Reste la part du cerveau, de l'intelligence. En la réduisant à l'extrême, on commettrait une erreur. Nous ne prétendons pas que pour courir vite, que pour sauter haut, que pour lancer loin un disque, il soit nécessaire d'être un esprit supérieur. Mais, de multiples cas l'ont prouvé, la force musculaire et nerveuse reste à peu près impuissante lorsqu'elle n'est pas animée, contrôlée, stylisée par un esprit lucide. Que de sujets supérieurement doués ont déçu parce qu'ils manquaient de cervelle, parce qu'ils gaspillaient follement leur capital physique !

Dès qu'il cesse d'être uniquement un jeu, le sport réclame de ses adeptes patience, discipline, facultés d'observation, voire malice.

Mettons de côté la tactique, qui joue un grand rôle dans les compétitions. Bornons-nous à la lutte contre le chronomètre ou contre la pesanteur, sujet de cette brève étude. Il existe une science du train, une technique du geste qui exigent un long apprentissage et de réelles qualités cérébrales. L'ouvrier qui surveille une machine est secondé par des appareils de contrôle. Le coureur, le sauteur, le lanceur doivent, en action, s'analyser eux-mêmes, mesurer leurs foulées, leur rythme cardiaque, leur élan, la coordination de leurs gestes.

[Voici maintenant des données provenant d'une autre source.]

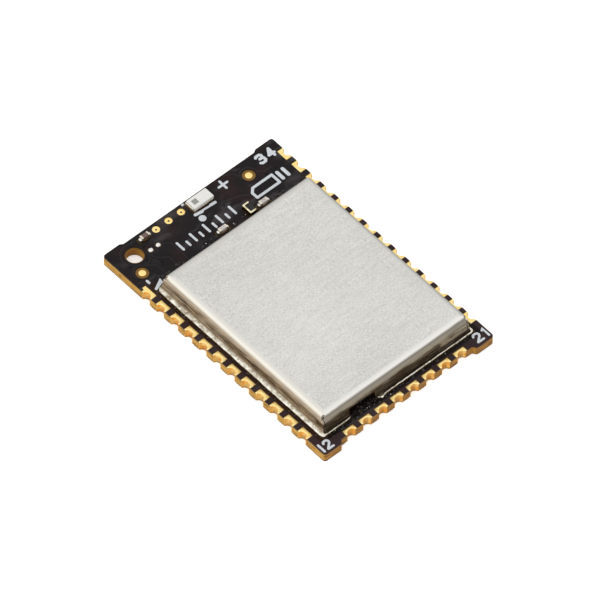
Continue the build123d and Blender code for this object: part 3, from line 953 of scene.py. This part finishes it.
traceSettings = {
    "rise": 0.012,
    "sunk": 0.010,
    "rim": 0.011,
    "paths": (
        {"wide": 0.13, "points": ((1.02, 7.90), (1.30, 7.86), (2.40, 7.50), (2.72, 7.24))},
        {"wide": 0.10, "points": ((-5.00, 7.25), (-4.62, 6.92), (-4.60, 6.30))},
        {"wide": 0.10, "points": ((-4.42, 7.70), (-4.18, 7.30), (-3.70, 6.90), (-3.70, 6.12))},
        {"wide": 0.09, "points": ((-3.35, 7.96), (-2.95, 7.60), (-2.95, 6.10))},
        {"wide": 0.10, "points": ((1.62, 6.62), (1.30, 6.98), (1.30, 7.50))},
        {"wide": 0.12, "points": ((2.50, 9.28), (3.10, 8.95), (3.22, 8.60))},
        {"wide": 0.12, "points": ((4.20, 8.22), (4.55, 7.95), (5.05, 7.95))},
    ),
    "arcs": (
        {"place": holeAt, "radius": 0.84, "wide": 0.11, "from": 60, "to": 205},
        {"place": sightingAt[0], "radius": 0.52, "wide": 0.09, "from": 20, "to": 200},
        {"place": sightingAt[1], "radius": 0.53, "wide": 0.10, "from": 10, "to": 175},
        {"place": (8.52, 3.09), "radius": 0.62, "wide": 0.09, "from": 35, "to": 150},
    ),
    "nearPads": {"from": 13, "to": 20, "away": 0.10, "down": 0.16, "wide": 0.075, "corner": 0.08},
}


def arcPoints(centre, radius, first, last, step=9):
    count = max(int(abs(last - first) / step), 3)
    angles = [math.radians(first + (last - first) * i / count) for i in range(count + 1)]
    return [(centre[0] + radius * math.cos(a), centre[1] + radius * math.sin(a)) for a in angles]


def ribbonMesh(path, width, low, high):  # a flat stroke with round ends
    points = [Vector(p) for p in path]
    half = width / 2
    ways = [(b - a).normalized() for a, b in zip(points, points[1:])]
    left, right = [], []
    for index, point in enumerate(points):
        before = ways[max(index - 1, 0)]
        after = ways[min(index, len(ways) - 1)]
        way = (before + after).normalized()
        reach = half / max(way.dot(after), meshSettings["mitre"])
        side = Vector((-way.y, way.x)) * reach
        left.append(point + side)
        right.append(point - side)

    steps = meshSettings["capSteps"]

    def cap(centre, way, sign):
        start = math.atan2(way.y, way.x) + (-math.pi / 2 if sign > 0 else math.pi / 2)
        turns = [start + i * math.pi / steps for i in range(1, steps)]
        return [centre + Vector((math.cos(a), math.sin(a))) * half for a in turns]

    outline = right + cap(points[-1], ways[-1], 1) + left[::-1] + cap(points[0], ways[0], -1)
    return slabMesh(outline, low, high)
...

Et tout cela est d'une minutie extrême. Prenons une épreuve de distance moyenne, un 1.500 mètres. Si un athlète s'est fixé pour but de couvrir ces 1.500 mètres en trois minutes quarante-huit secondes, il doit — tout en courant — diviser le parcours en fractions de 100 mètres qu’il devra atteindre en des temps strictement fixés d'avance. La moindre erreur est fatale. Un départ trop rapide amènera un ralentissement exagéré dans le dernier tour. Trop lent, il provoquera un retard initial qui ne pourra être rattrapé. Le fameux Finlandais Nurmi se réglait, en course, sur une montre-bracelet qu'il consultait sans cesse. Fussent-ils redoutables, ses concurrents n'existaient pas sur la piste. Il savait qu'en terminant un 5.000 mètres en quatorze minutes trente secondes il les battrait fatalement, quelle que fût l'avance qu'ils pussent prendre.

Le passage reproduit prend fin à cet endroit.